Chapter 8: Architecture of Domain-Specific Systems

Having established what to build (domain ontologies and document patterns), we now address how to build it. This chapter provides architectural guidance for implementing domain-specific document automation systems.

Key Architectural Principles: 1. Separation of concerns (data, logic, presentation) 2. Technology agnosticism (patterns outlive specific tools) 3. Progressive enhancement (simple → sophisticated) 4. Fail-fast validation (catch errors before generation) 5. Idempotent operations (same inputs → same outputs)

While we'll reference specific technologies as examples, the architectural patterns apply regardless of implementation language or platform.
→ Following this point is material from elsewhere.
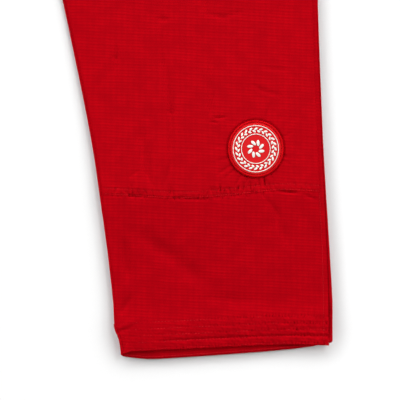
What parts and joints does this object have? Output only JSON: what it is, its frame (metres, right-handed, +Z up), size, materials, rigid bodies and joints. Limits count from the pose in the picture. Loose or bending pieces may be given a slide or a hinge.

8.1 High-Level Architecture

8.1.1 The Five-Layer Architecture

Domain-specific document systems organize into five logical layers:

┌─────────────────────────────────────────────────────────────┐
│  Layer 5: PRESENTATION (User Interface)                      │
│  • Document type selection                                   │
│  • Parameter configuration (which students, which semester)  │
│  • Preview and generation triggers                           │
│  • Download/distribution                                     │
└────────────────────────┬────────────────────────────────────┘
                         │
                         ▼
┌─────────────────────────────────────────────────────────────┐
│  Layer 4: APPLICATION LOGIC (Business Rules)                 │
│  • Workflow orchestration                                    │
│  • Authorization and access control                          │
│  • Audit logging                                             │
│  • Batch processing coordination                             │
└────────────────────────┬────────────────────────────────────┘
                         │
                         ▼
┌─────────────────────────────────────────────────────────────┐
│  Layer 3: DOCUMENT GENERATION ENGINE                         │
│  • Template selection and loading                            │
│  • Data-template merging                                     │
│  • Conditional logic execution                               │
│  • Output format generation (DOCX, PDF, HTML)                │
└────────────────────────┬────────────────────────────────────┘
                         │
                         ▼
┌─────────────────────────────────────────────────────────────┐
│  Layer 2: DATA LAYER (Ontology Implementation)              │
│  • Entity models and relationships                           │
│  • Validation rules                                          │
│  • Calculated fields and business logic                      │
│  • Query optimization                                        │
└────────────────────────┬────────────────────────────────────┘
                         │
                         ▼
┌─────────────────────────────────────────────────────────────┐
│  Layer 1: DATA SOURCES                                       │
│  • CSV files (user-provided)                                 │
│  • Databases (SQL, NoSQL)                                    │
│  • External APIs (MLS data, student information systems)     │
│  • File storage (images, PDFs)                               │
└─────────────────────────────────────────────────────────────┘

Layer Communication Rules: - Each layer depends only on layer below - Upper layers don't know implementation details of lower layers - Changes to one layer don't ripple to others (loose coupling) - Data flows down (requests) and up (responses)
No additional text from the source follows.